According to the Gelatieri Artigiani Fiorentini, the original name of the dessert was the elmo di Caterina, after Caterina de’ Medici. Elmo means ‘helmet,’ and a small helmet with little spikes was called the zuccotto. Zucca is often used in reference to one’s head or skull, as in ‘Use your zucca.’

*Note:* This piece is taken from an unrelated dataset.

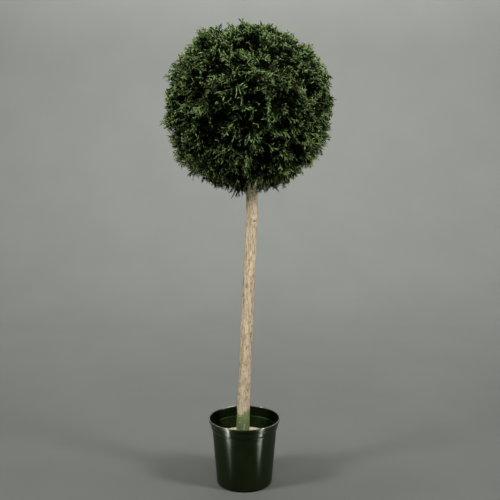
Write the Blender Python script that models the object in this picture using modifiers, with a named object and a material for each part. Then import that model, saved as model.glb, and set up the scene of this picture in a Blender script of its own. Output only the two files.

The shape of zuccotto reminds me less of a helmet and more of Brunelleschi’s dome on Florence’s Duomo. The dessert is made by layering strips of sponge cake in a bowl, adding the filling (whipped cream or the classic ricotta and Italian whipped meringue), chocolate chips and candied fruit, and then soaking the cake with liqueur to make it moist. My favorite version has a layer with ricotta and chocolate chip and a chocolate center with candied orange or Amarena cherries.

 

The traditional soak for the sponge cake is a sugar syrup made from a local liquor, Alchermes, which is available at the famous Santa Maria Novella pharmacy in via della Scala. Alchermes, whose bright red color comes from cochineal, a small South American insect used, among other things, to dye cloth in the Renaissance, is also an ingredient in schiaccia briaca (see theflr.net/schiacciabriaca), zuppa inglese and pesche di Prato, a small pastry that looks like a peach.

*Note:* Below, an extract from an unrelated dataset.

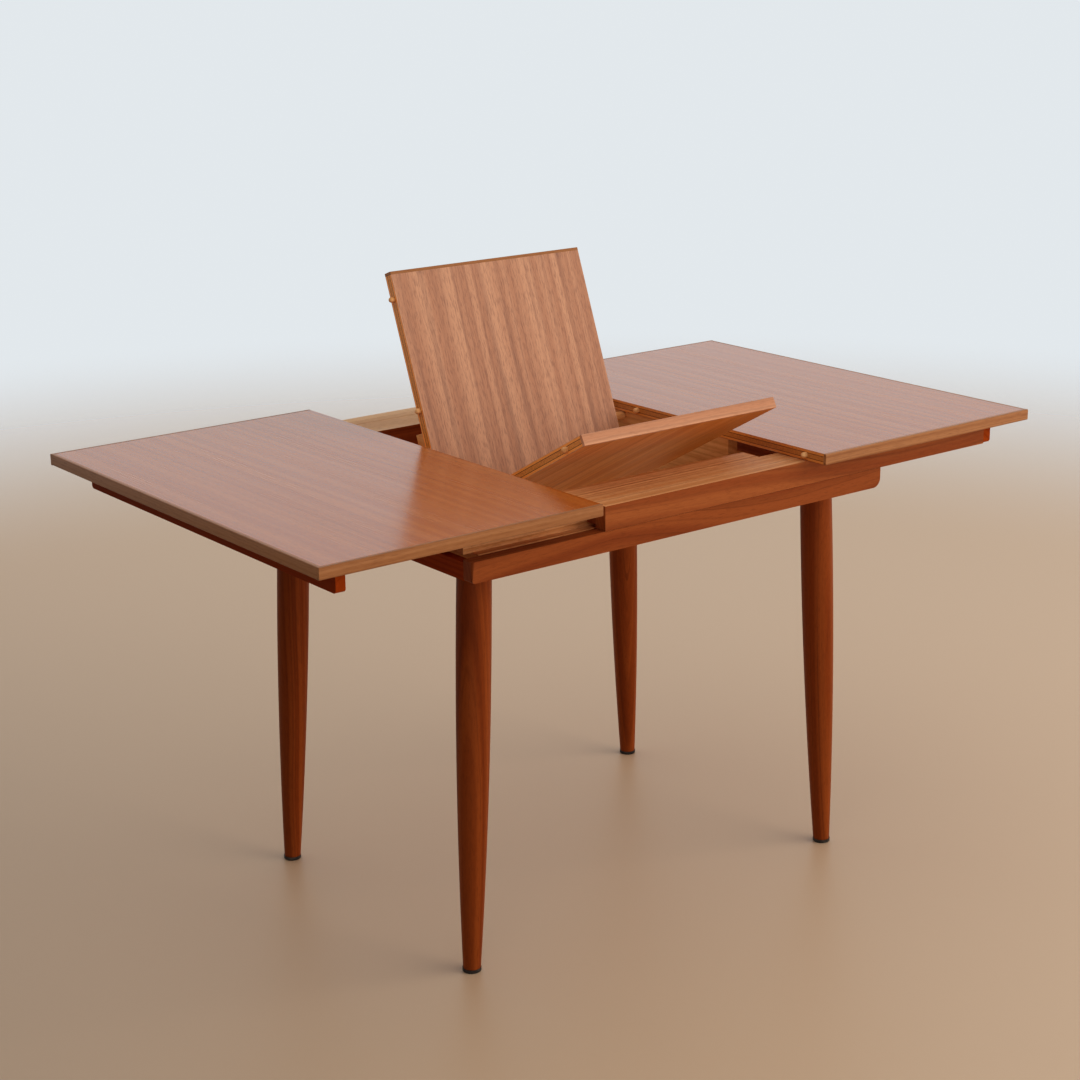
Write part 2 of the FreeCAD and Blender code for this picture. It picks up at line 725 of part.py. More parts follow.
def make_left_half():
    """Left half: veneered panel, lipping, runners, end rail, screws and dowel sockets."""
    gap = d["fit_gap"]
    inner = -d["left_draw"]
    outer = inner - d["top_length"]
    make_lipping("left", outer, inner)
    board_y = (d["lip_thick"] + gap - HALF_WIDE, HALF_WIDE - d["lip_thick"] - gap)
    panel = block("left_top_blank", (outer + d["lip_thick"] + gap, inner), board_y, (UNDER, TOP))
    cutters = []
    for index, y in enumerate((d["dowel_far"], d["dowel_leaf"], d["dowel_top"])):
        for name, side in SIDES.items():
            cutters.append(rod(f"left_socket_{name}{index}", d["socket_rad"], d["socket_deep"],
                               (inner, mirror(side, y), DOWEL_Z), "-x"))
    screws, holes = runner_screws("left", LEFT_SCREW_X, RUNNER_IN + d["runner_screw_in"],
                                  UNDER - d["runner_deep"])
    keep(carve("left_top_panel", panel, cutters + holes["panel"]), "left_top_panel")
    for name, side in SIDES.items():
        make_runner(name, side, holes[name])
    end_x = (-d["left_end"], d["end_thick"] - d["left_end"])
    make_end_rail("left", end_x)
    keep(gather("left_top_screws", screws), "left_top_screws")


def runner_screws(half, stations, y_mid, mouth):
    """Screws from a runner or slide board up into the top, and the holes they need."""
    low = mouth + d["top_screw_in"]
    tip = TOP - d["top_screw_in"]
    screws = []
    holes = {"panel": [], "front": [], "back": []}
    for name, side in SIDES.items():
        for index, x in enumerate(stations):
            tag = f"{half}_{name}{index}"
            y = mirror(side, y_mid)
            screws.append(screw_up(tag + "_screw", x, y, low, tip - low))
            holes[name].append(screw_hole(tag + "_hole", x, y, low, tip - low, mouth))
            holes["panel"].append(rod(tag + "_pilot", d["screw_rad"] + d["fit_gap"],
                                      tip + d["fit_gap"] - UNDER, (x, y, UNDER)))
    return screws, holes


def pass_relief(name, side, start, end):
    """The sliver off the top of a board where the other half passes over it."""
    return block(name + "_relief", (start, end), span(side, RUNNER_IN - BEYOND, RAIL_IN + BEYOND),
                 (UNDER - d["pass_gap"], UNDER + BEYOND))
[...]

What lies inside the dome also dates back to the Renaissance. Buontalenti, architect to the Medici family, brought ice down from the mountains in Abetone, near Pistoia, and kept it in a specially made pyramid in the Cascine park (see theflr.net/cascinepyramid). The ice was used to chill custard, and adding whipped cream and freezing created the luscious mix used in the semifreddo version of zuccotto.

 

RECIPE

Zuccotto (simple home version)

 

Ingredients

 

For the pan di spagna (sponge cake): 350g eggs, at room temperature / 100g sugar / 100g flour / Butter (to grease the baking pan)

 

For the filling: 500g ricotta /100g granulated sugar / 250ml whipping (heavy) cream / 100g bittersweet chocolate / 2 tbs cocoa powder / 100g candied orange rind.

 

Note: The classic filling of sheep’s milk ricotta with Italian meringue and chopped chocolate and candied fruit can be also purchased.

 

For the liqueur soak: 100g granulated sugar / Alchermes (or Grand Marnier or Strega) / 125ml water

 

 

Method

Sponge cake: Place the eggs in a bowl with the 100 g of sugar and beat until thick. (Doing this over a pot of hot water will warm the mixture and help make it very light.) Then fold in the flour, a little at a time. Butter and flour a 20cm round pan. (For easier removal, cut a disk of baking paper and line the bottom of the pan.)              

 

Bake at 200°C for about 20 minutes. Let cool.

 

Filling: Whip the 500 g of ricotta with 100 g granulated sugar. Whip the 250 ml of heavy cream. Divide into two equal parts. Chop the bittersweet chocolate pieces and add to one part of the filling mixture; mince the candied orange rind, along with 2 tbs cocoa powder, mix into the other part of the filling. Line a bowl with plastic wrap. Slice the sponge cake to fit the bowl, both to line the bottom and sides and to cover the top after the filling has been added. (Some people like to cut the sponge cake into two disks and then the disks into wedges. I usually cut into strips, cutting one large one across the middle and then the others to fit.)

 

Liqueur soak: Boil 125 ml of water and mix with 100g of granulated sugar and stir until melted. Add the Alchermes (the traditional choice, but Grand Marnier or Strega are also good, although they add no color). Reserving enough liquid for the final layer of cake and a last brush over the top just before serving, brush the mixture onto the slices and let soak in.

 

Assembling the zuccotto: Add the white filling with chocolate pieces first, shaping it to the bowl, leaving the center empty. Next, fill the center with other mixture (with cocoa and candied orange). Add the final layer of sponge cake slices and brush on the soaking liquid and let soak in. Cover with plastic wrap and put in the freezer for 6 hours. Remove 20 minutes before serving. If you like, brush with more of the syrup or dust with powdered sugar just before serving. Cut into wedges with a sharp knife and serve.